Gilead fends off Roche as hep C heavyweights fight for blockbuster rights

Gilead Sciences ($GILD) convinced an panel of arbitrators that rival Roche ($RHHBY) had no legitimate claims on Sovaldi, its record-setting hepatitis C treatment, but the antiviral pioneer still faces patent spats with a host of challengers looking to cash in on next-generation combo therapies for the disease.

Roche's case stemmed from a 2004 collaboration with Pharmasset, later acquired by Gilead for $11 billion, covering work on antivirals. According to Roche, that deal gave the company a license to sofosbuvir, now Sovaldi, and put it in line for a cut of the roughly $5 billion the drug has generated since its launch in January. Those claims amounted to nothing, however, as an arbitration panel ruled on Thursday that Roche failed to make its case, Gilead said in a regulatory filing.

But the drugmaker is hardly out of the intellectual property woods. AbbVie ($ABBV), Merck ($MRK) and Idenix Pharmaceuticals each has pending claims on sofosbuvir and, perhaps more importantly, on the soon-to-come cocktail therapies that stand to further expand the blockbuster hep C market.

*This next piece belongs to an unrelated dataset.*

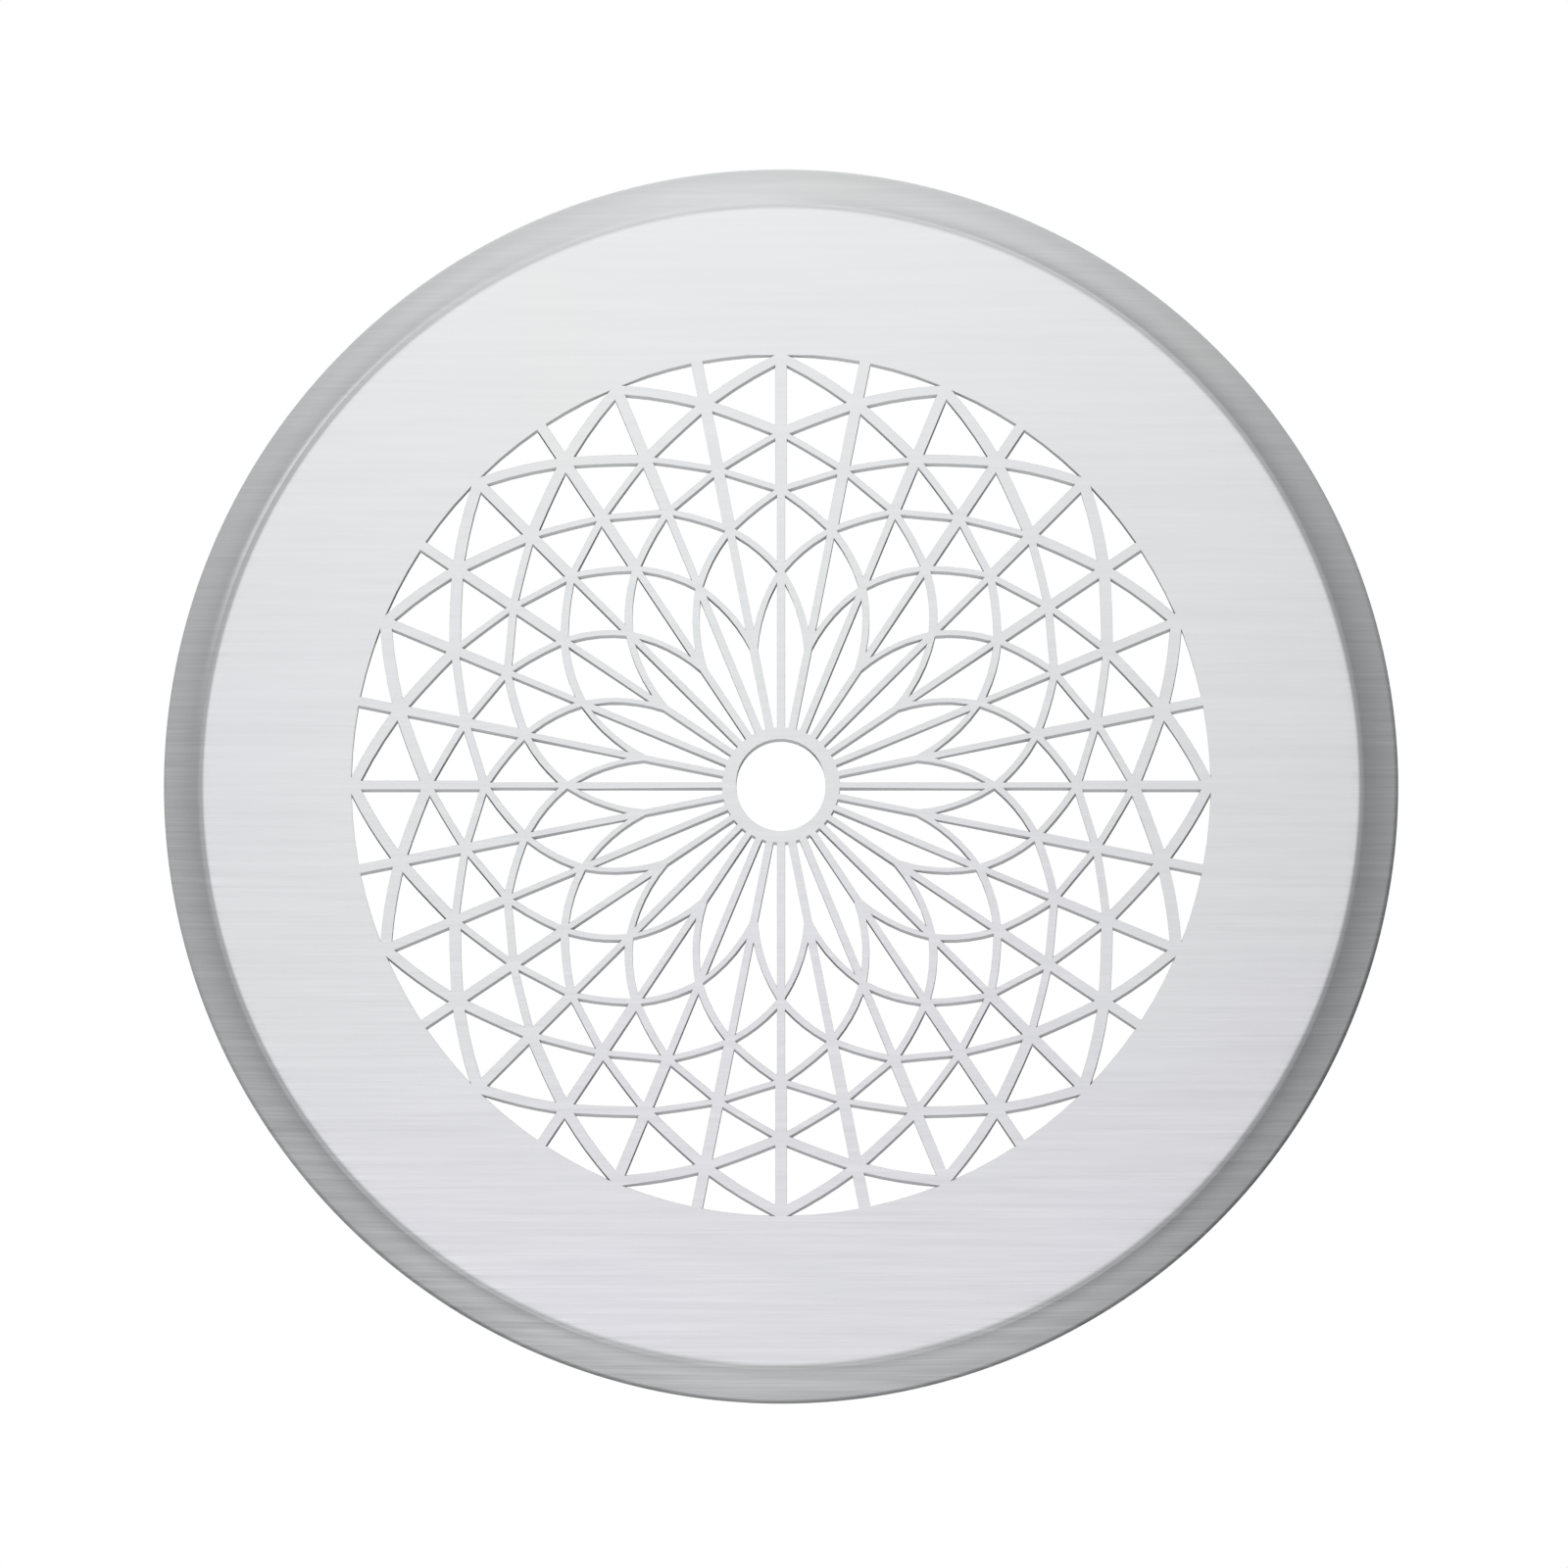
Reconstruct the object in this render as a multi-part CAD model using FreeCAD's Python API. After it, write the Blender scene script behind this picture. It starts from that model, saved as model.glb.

Merck has been squabbling with Gilead for more than a year, claiming sofosbuvir infringes two of its patents and laying claim to 10% of the drug's sales in quickly countered lawsuit. This summer, Merck traded about $3.9 billion for Idenix, inheriting a wider battle with Gilead. Idenix is engaged in a legal wrangle with Gilead over sofosbuvir-related patents, pursuing lawsuits in the U.S. and Europe. For its part, Gilead has said the claims are without merit and stands by its intellectual property.

AbbVie, on the other hand, is creating a stickier situation for its rival. The Illinois company has broadly patented the idea of mixing a nucleotide with an NS5A inhibitor to treat hep C, the equation at play in many of in-development combo therapies across the industry. That includes Gilead's fixed-dose cocktail of sofosbuvir and ledipasvir, for which it expects FDA approval this year. If and when Gilead launches the mixture, AbbVie believes it's entitled to damages and royalties. Predictably, Gilead disputes that claim.